NZPF is strongly advocating and collectively calling for this kind of stability here in Aotearoa – not a standardised menu that never changes, but a commitment to evidence-based, collaboratively developed education policy that gives our tamariki the consistency they deserve. If politicians in New Zealand can talk about cross-party agreements in essential infrastructure and international trade deals, surely they can do the same for the education profession that builds our country’s future.

So here’s my challenge to fellow principals: we have an opportunity – and frankly, an obligation – to work together and demand genuine engagement in the face of this continued assault of ministerial education reform and overreach. Our collective voice matters. Remember, it is not how talented your chefs are or how exceptional your front-of-house staff is – if the owner constantly smothers them with micro-management and dictates their every move, the owner loses the opportunity to grow from their experience, harness their individual skills, and benefit from their innovation and wisdom. What you get instead is conformity. Every dish tastes the same. You get overwhelmed. Your kitchen staff drown in boring recipes and impossible prep lists. And worst of all, you get apathy – talented chefs who stop caring, who clock in and follow the manual because creativity and professional judgment have been systematically crushed. That’s where we’re headed if we don’t push back together.

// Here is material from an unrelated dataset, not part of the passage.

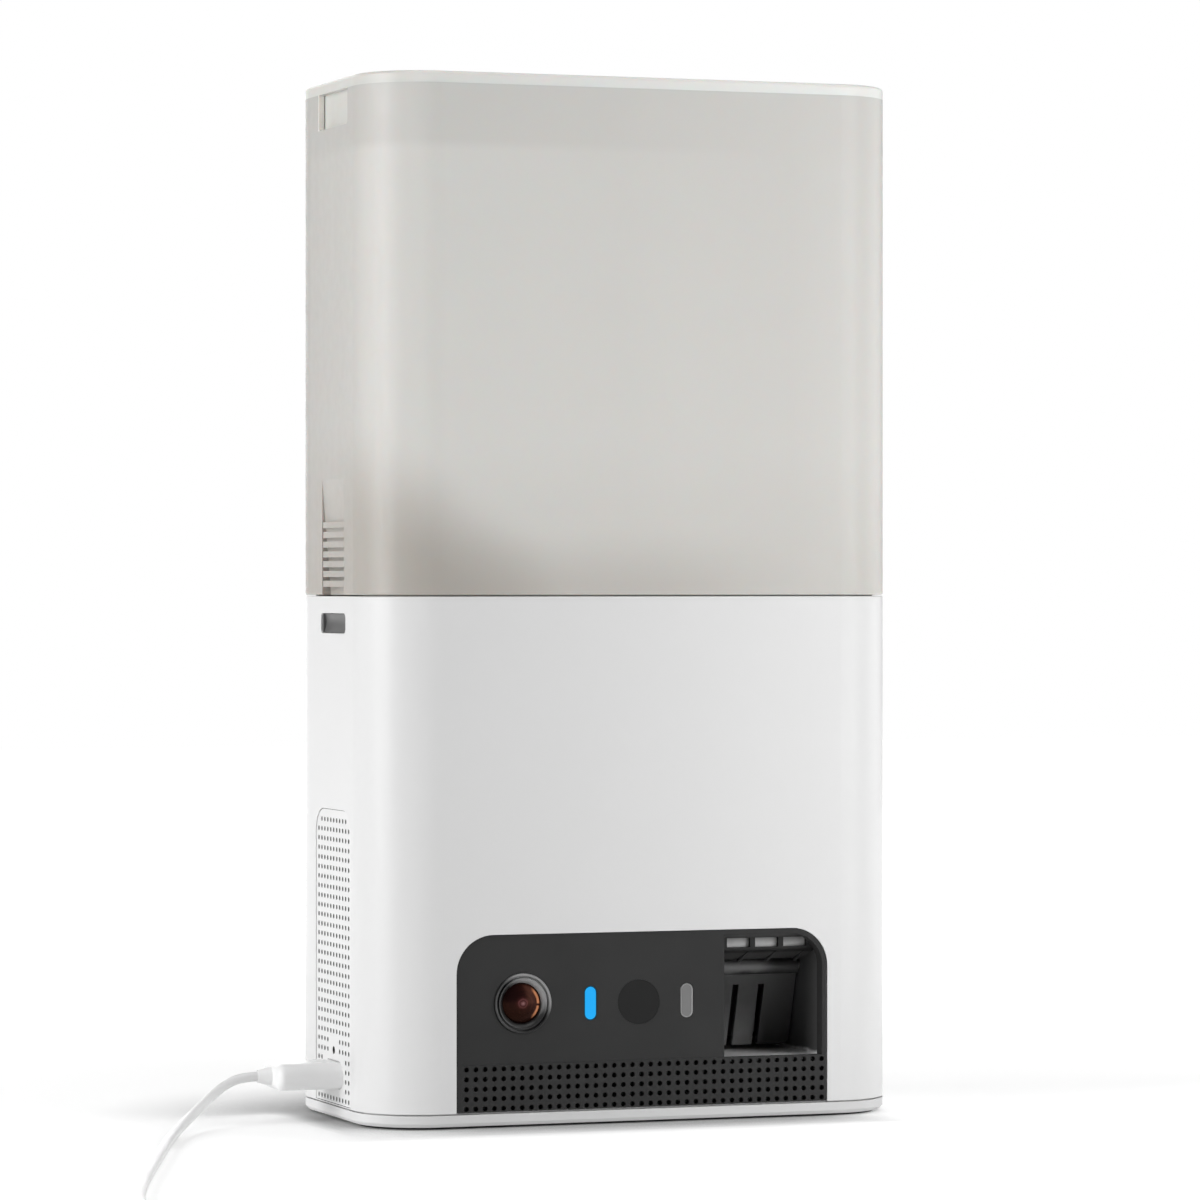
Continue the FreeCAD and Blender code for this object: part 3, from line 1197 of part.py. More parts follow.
# ---- Release buttons ------------------------------------------------------------------------
def left_button():
    """Cap with a finger scoop, a flange behind the wall, a stem and the spring's pin."""
    y = BUTTON_W / 2
    z = BUTTON_H / 2
    skin = -HALF_W + BUTTON_SET_BACK
    inner = -HALF_W + SHELL_WALL + 0.2
    behind = inner + 1.4
    points = rect(SIDE_Y - y, SIDE_Y + y, BUTTON_Z - z, BUTTON_Z + z)
    cap = prism(points, BUTTON_R, on_x(skin), V(inner - skin, 0, 0))
    side = y - 1.15
    scoop = rod(V(skin + SCOOP_DEPTH - SCOOP_R, SIDE_Y - side, BUTTON_Z + 0.3), Y_DIR, SCOOP_R, 2 * side)
    wide = y + BUTTON_FLANGE
    flange = box(inner, behind, SIDE_Y - wide, SIDE_Y + wide, DECK_TOP + 0.2, BUTTON_Z + z + 1.5)
    half = BUTTON_STEM_W / 2
    stem = box(behind, STEM_END, SIDE_Y - half, SIDE_Y + half, DECK_TOP + 0.4, BUTTON_Z + 2)
    pin = rod(V(STEM_END, SIDE_Y, BUTTON_Z), X_DIR, 1.0, 3.5)
    return fuse([cap.cut(scoop), flange, stem, pin])


def left_button_spring():
    spring = coil_spring(1.7, 0.45, 5, SPRING_POST_X - STEM_END - 0.2)
    spring.rotate(V(0, 0, 0), Y_DIR, 90)
    spring.translate(V(STEM_END + 0.1, SIDE_Y, BUTTON_Z))
    return spring


# ---- Reservoir and lid ------------------------------------------------------------------------
def grip_pad(side, spread):
    """Thicker wall behind a grip recess, on the reservoir's inside."""
    x = HALF_W - RES_WALL
    depth = GRIP_DEPTH + 0.4 + spread
    y = GRIP_W / 2 + 1.5 + spread
    pad = box(x - depth, x + 0.2, SIDE_Y - y, SIDE_Y + y, RES_Z0, GRIP_TOP + spread)
    return pad if side > 0 else mirror_x(pad)


def grip_recess():
    """Wedge that grows deeper downwards, with ribs that stand flush with the skin."""
    y0 = SIDE_Y - GRIP_W / 2
    x = -HALF_W
    deep = x + GRIP_DEPTH
    under = RES_Z0 - 1
    wedge = [(x - 1, GRIP_TOP), (x, GRIP_TOP), (deep, RES_Z0), (deep, under), (x - 1, under)]
    cut = prism(wedge, 0, on_y(y0), V(0, GRIP_W, 0))
    for i in range(GRIP_RIBS):
        z = SEAM_Z + GRIP_RIB_RISE + i * GRIP_RIB_PITCH
        cut = cut.cut(box(x + 0.1, deep + 1, y0 + 0.4, y0 + GRIP_W - 0.4, z, z + GRIP_RIB_T))
    return cut


def lid_notch():
    y = NOTCH_W / 2
    points = rect(SIDE_Y - y, SIDE_Y + y, RES_TOP - NOTCH_H, RES_TOP + 1)
    return prism(points, [1.2, 1.2, 0, 0], on_x(-HALF_W - 1), V(RES_WALL + 2, 0, 0))


def reservoir():
    """Clear sleeve with a grip recess low on each side and a finger notch under the lid."""
    shell = body_block(0, RES_Z0, RES_TOP)
    shell = shell.makeFillet(EDGE_SOFT, edges_at(shell, RES_Z0))
    shell = shell.cut(body_block(RES_WALL, RES_Z0 - 1, RES_TOP + 1))
    shell = fuse([shell, grip_pad(-1, 0), grip_pad(1, 0)])
    for cutter in (grip_recess(), lid_notch()):
        shell = shell.cut(cutter).cut(mirror_x(cutter))
    return shell


def reservoir_base():
    """Floor inside the sleeve, with two rims under it that drop into the housing."""
    floor = body_block(RES_WALL, RES_Z0, RES_FLOOR)
    rim = tube_block(SHELL_WALL + RIM_GAP, RIM_T, DECK_TOP, RES_Z0)
    side_y = HALF_D - CORNER_R
    rim = rim.cut(box(-HALF_W, HALF_W, -side_y, side_y, DECK_TOP - 1, RES_Z0 + 1))
    tray = fuse([floor] + rim.Solids)
    for side in (-1, 1):
        tray = tray.cut(grip_pad(side, 0))
    tray = tray.cut(rod(V(OUTLET_X, OUTLET_Y, RES_Z0 - 1), Z_DIR, OUTLET_R, RES_FLOOR_T + 2))
    return tray.cut(rod(V(ROTOR_X, 0, RES_Z0 - 1), Z_DIR, HUB_COLLAR_R, RES_FLOOR_T + 2))


def lid():
    plate = body_block(0, RES_TOP, BODY_H)
    plate = plate.makeFillet(LID_SOFT, edges_at(plate, BODY_H))
    inset = RES_WALL + LID_GAP
    skirt = tube_block(inset, LID_SKIRT_T, RES_TOP - LID_SKIRT_H, RES_TOP)
    groove = tube_block(inset - 1, 1 + SEAL_DEEP, SEAL_Z, SEAL_Z + SEAL_H)
    recess = body_block(inset + LID_SKIRT_T, RES_TOP - 1, RES_TOP + 1.2)
    return fuse([plate, skirt]).cut(groove).cut(recess)


def lid_seal():
    return tube_block(RES_WALL + SEAL_FREE, LID_GAP + SEAL_DEEP - SEAL_FREE, SEAL_Z, SEAL_Z + SEAL_H)


# ---- Plug and cable ------------------------------------------------------------------------------
def usb_plug():
    y = PLUG_W / 2
    z = PLUG_H / 2
    points = rect(SIDE_Y - y, SIDE_Y + y, USB_Z - z, USB_Z + z)
    grip = prism(points, z - 0.3, on_x(PLUG_END_X), V(INLET_X + 0.3 - PLUG_END_X, 0, 0))
    outer = [e for e in grip.Edges if e.BoundBox.XMax < PLUG_END_X + 1e-3]
    grip = grip.makeFillet(1.8, outer)
    thin = CABLE_R + 0.35
    end = -RELIEF_L
    profile = [(0, 0.5), (2.5, 0.5), (2.3, -1), (thin + 0.1, end + 0.5), (thin, end), (0, end)]
    relief = turned(profile, V(PLUG_END_X, SIDE_Y, USB_Z), X_DIR)
    tip = usb_outline(8.34, 2.56, INLET_X, INLET_X + 7)
    hollow = usb_outline(7.7, 1.9, INLET_X + 1, INLET_X + 8)
    return fuse([grip, relief, tip]).cut(hollow)


def rounded_path(points):
    """Straight runs joined by tangent arcs, each as large as its two runs allow."""
    spots = [V(*p) for p in points]
    edges = []
    radii = []
    at = spots[0]
    for before, here, after in zip(spots, spots[1:], spots[2:]):
        to_a = before - here
        to_b = after - here
        short = min(to_a.Length, to_b.Length)
        to_a.normalize()
        to_b.normalize()
        half = to_a.getAngle(to_b) / 2
        reach = 0.45 * short
        radius = reach * math.tan(half)
        inward = (to_a + to_b).normalize()
        middle = here + inward * (radius / math.sin(half) - radius)
        start = here + to_a * reach
        end = here + to_b * reach
        edges.append(Part.LineSegment(at, start).toShape())
        edges.append(Part.Arc(start, middle, end).toShape())
        radii.append(radius)
        at = end
    edges.append(Part.LineSegment(at, spots[-1]).toShape())
    return Part.Wire(edges), radii


def cable_tube(name, points):
    path, radii = rounded_path(points)
    start = V(*points[0])
    heading = (V(*points[1]) - start).normalize()
    ring = Part.Wire(Part.makeCircle(CABLE_R, start, heading))
    tube = path.makePipeShell([ring], True, False)
    wanted = math.pi * CABLE_R**2 * path.Length
    print(name, "radii", [round(r, 1) for r in radii], "length", round(path.Length, 1))
    print(name, "volume / section x length", round(tube.Volume / wanted, 4))
    return tube


def coil_half_width():
    return COIL_COLUMNS * CABLE_R


def cable_coil():
    inner = COIL_MEAN_R - coil_half_width()
    outer = COIL_MEAN_R + coil_half_width()
    top = COIL_LIFT + 2 * CABLE_R * COIL_LAYERS
    profile = [(inner, COIL_LIFT + 1), (inner, top - 1), (inner + 1, top), (outer - 1, top)]
    profile += [(outer, top - 1), (outer, COIL_LIFT + 1), (outer - 1, COIL_LIFT), (inner + 1, COIL_LIFT)]
    turns = (CABLE_LENGTH - CABLE_SHOWN) / (2 * math.pi * COIL_MEAN_R)
    print("coil turns about", round(turns, 2), "of", COIL_COLUMNS * COIL_LAYERS)
    return turned(profile, V(COIL_X, COIL_Y, 0), Z_DIR)


def cable_tie():
    """Band round the turns, on the coil's right side."""
    inner = COIL_X + COIL_MEAN_R - coil_half_width()
    outer = COIL_X + COIL_MEAN_R + coil_half_width()
    top = COIL_LIFT + 2 * CABLE_R * COIL_LAYERS
    y = COIL_Y - TIE_W / 2
    x0 = inner - TIE_ROOM
    x1 = outer + TIE_FREE
    z1 = top + TIE_FREE
    band = prism(rect(x0 - TIE_T, x1 + TIE_T, 0, z1 + TIE_T), 1.2, on_y(y), V(0, TIE_W, 0))
    hole = prism(rect(x0, x1, TIE_T, z1), 0.8, on_y(y - 1), V(0, TIE_W + 2, 0))
    return band.cut(hole)


def end_plug():
    """Flat plug on the far end, lying on the surface beside the coil."""
    x0, y, z = TAIL_POINTS[-1]
    w = END_PLUG_W / 2
    h = END_PLUG_H / 2
    grip_x = x0 + END_PLUG_NECK
    grip = prism(rect(y - w, y + w, z - h, z + h), 1.8, on_x(grip_x), V(END_PLUG_L, 0, 0))
    neck = END_PLUG_NECK + 0.2
    relief = turned([(0, 0), (CABLE_R + 0.4, 0), (2.6, neck), (0, neck)], V(x0, y, z), X_DIR)
    tip_x = grip_x + END_PLUG_L
    end_x = tip_x + END_TIP_L
    w = END_TIP_W / 2
    h = END_TIP_H / 2
    wall = END_TIP_WALL
    tip = box(tip_x - 1, end_x, y - w, y + w, z - h, z + h)
    tip = tip.cut(box(tip_x + 1, end_x + 1, y - w + wall, y + w - wall, z - h + 2.2, z + h - wall))
    for side in (-1, 1):
        spot = y + side * 2.6
        tip = tip.cut(box(tip_x + 4.5, tip_x + 7, spot - 1.2, spot + 1.2, z + h - 1, z + h + 1))
    return fuse([grip, relief, tip])


# ---- Nodes ------------------------------------------------------------------------------------
def make_parts():
    button = left_button()
    spring = left_button_spring()
    return {
        "rubber_foot": rubber_foot(),
        "base_plate": base_plate(),
        "housing": housing(),
        "front_panel": front_panel(),
        "speaker_grille": speaker_grille(),
        "side_grille": side_grille(),
        "lens_ring": lens_ring(),
        "lens_tube": lens_tube(),
        "lens_glass": lens_glass(),
        "camera_board": camera_board(),
        "status_light": status_light(),
        "sensor_window": sensor_window(),
        "infrared_window": infrared_window(),
        "indicator_board": indicator_board(),
        "speaker": speaker(),
        "main_board": main_board(),
        "power_board": power_board(),
        "usb_socket": usb_socket(),
        "reset_switch": reset_switch(),
        "reset_button": reset_button(),
        "launch_chamber": launch_chamber(),
        "mouth_hood": mouth_hood(),
        "hood_strip": hood_strip(),
        "drop_chute": drop_chute(),
        "exit_flap": exit_flap(),
        "flap_pin": flap_pin(),
        "flap_spring": flap_spring(),
        "launch_paddle": launch_paddle(),
        "paddle_shaft": paddle_shaft(),
        "paddle_gear": paddle_gear(),
        "paddle_spring": paddle_spring(),
        "drive_gear": drive_gear(),
        "drive_shaft": drive_shaft(),
        "launch_motor": launch_motor(),
        "top_deck": top_deck(),
        "feeder_motor": feeder_motor(),
        "feeder_shaft": feeder_shaft(),
        "drive_dog": drive_dog(),
        "feeder_rotor": feeder_rotor(),
        "hopper_floor": hopper_floor(),
        "outlet_guard": outlet_guard(),
        "reservoir": reservoir(),
        "reservoir_base": reservoir_base(),
        "lid": lid(),
        "lid_seal": lid_seal(),
        "release_button_left": button,
        "release_button_right": mirror_x(button),
        "button_spring_left": spring,
        "button_spring_right": mirror_x(spring),
        "base_screws": base_screws(),
        "deck_screws": deck_screws(),
        "usb_plug": usb_plug(),
        "power_cable": cable_tube("power_cable", CABLE_POINTS),
        "cable_coil": cable_coil(),
        "cable_tie": cable_tie(),
        "cable_tail": cable_tube("cable_tail", TAIL_POINTS),
        "end_plug": end_plug(),
    }


def main():
    os.makedirs("parts", exist_ok=True)
    parts = make_parts()
    for name, shape in parts.items():
        state = "ok" if shape.isValid() else "INVALID"
        print(f"{name:22s} solids {len(shape.Solids)} volume {shape.Volume:10.1f} {state}")
        shape.exportStep(f"parts/{name}.step")
    print(len(parts), "nodes")


main()
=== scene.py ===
import json
import math
from functools import reduce

import bpy
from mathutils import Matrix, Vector
from mathutils.geometry import delaunay_2d_cdt


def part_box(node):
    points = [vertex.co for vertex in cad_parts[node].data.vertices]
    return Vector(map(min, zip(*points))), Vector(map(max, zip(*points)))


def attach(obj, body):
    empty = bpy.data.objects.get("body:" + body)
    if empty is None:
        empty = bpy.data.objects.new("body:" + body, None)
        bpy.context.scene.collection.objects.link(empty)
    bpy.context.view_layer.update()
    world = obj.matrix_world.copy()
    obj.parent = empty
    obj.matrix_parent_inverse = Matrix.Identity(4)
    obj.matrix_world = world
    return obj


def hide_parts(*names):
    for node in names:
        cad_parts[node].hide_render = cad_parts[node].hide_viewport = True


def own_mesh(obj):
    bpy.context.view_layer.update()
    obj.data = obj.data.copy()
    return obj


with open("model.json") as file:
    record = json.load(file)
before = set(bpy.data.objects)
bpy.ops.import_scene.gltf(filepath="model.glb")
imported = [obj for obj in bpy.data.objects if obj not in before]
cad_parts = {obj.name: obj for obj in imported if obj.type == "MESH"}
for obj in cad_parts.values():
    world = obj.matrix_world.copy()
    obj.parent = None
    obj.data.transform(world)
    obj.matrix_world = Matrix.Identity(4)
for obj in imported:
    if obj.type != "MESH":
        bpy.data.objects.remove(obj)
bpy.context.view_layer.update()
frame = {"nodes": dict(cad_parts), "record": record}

# Treat tossing pet camera. Metres unless a comment says mm, +Z up, front towards -Y.

MM = 0.001
NODES = frame["nodes"]


def add_object(name, data):
    made = bpy.data.objects.new(name, data)
    bpy.context.scene.collection.objects.link(made)
    return made


def clamp(value):
    return min(max(value, 0.0), 1.0)


# ---- Camera -----------------------------------------------------------------------
IMAGE_WIDTH = 1200.0
FOCAL_PX = 5402.4
SENSOR_MM = 36.0
CLIP_END = 20.0
VIEW_TURN = math.radians(20.015)
VIEW_PITCH = math.radians(0.2135)
EYE_ACROSS = 1.54 * MM
EYE_AWAY = 1429.96 * MM
EYE_HEIGHT = 140.22 * MM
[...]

We can’t let our education system become a chain restaurant serving reheated, pre-packaged meals devoid of Te Tiriti, and dictated by head office. We owe our tamariki, our staff, and our communities the robust, carefully crafted, locally responsive educational experiences that only skilled, trusted, empowered professionals can create. Let’s use our collective voice. Let’s demand a seat at the table. Let’s call for the kind of cross-party educational stability that allows us to focus on what matters rather than constantly adjusting to the political flavour of the month. Because the best kitchens, like the best education systems, are built on trust, collaboration, and respect for those who do the work.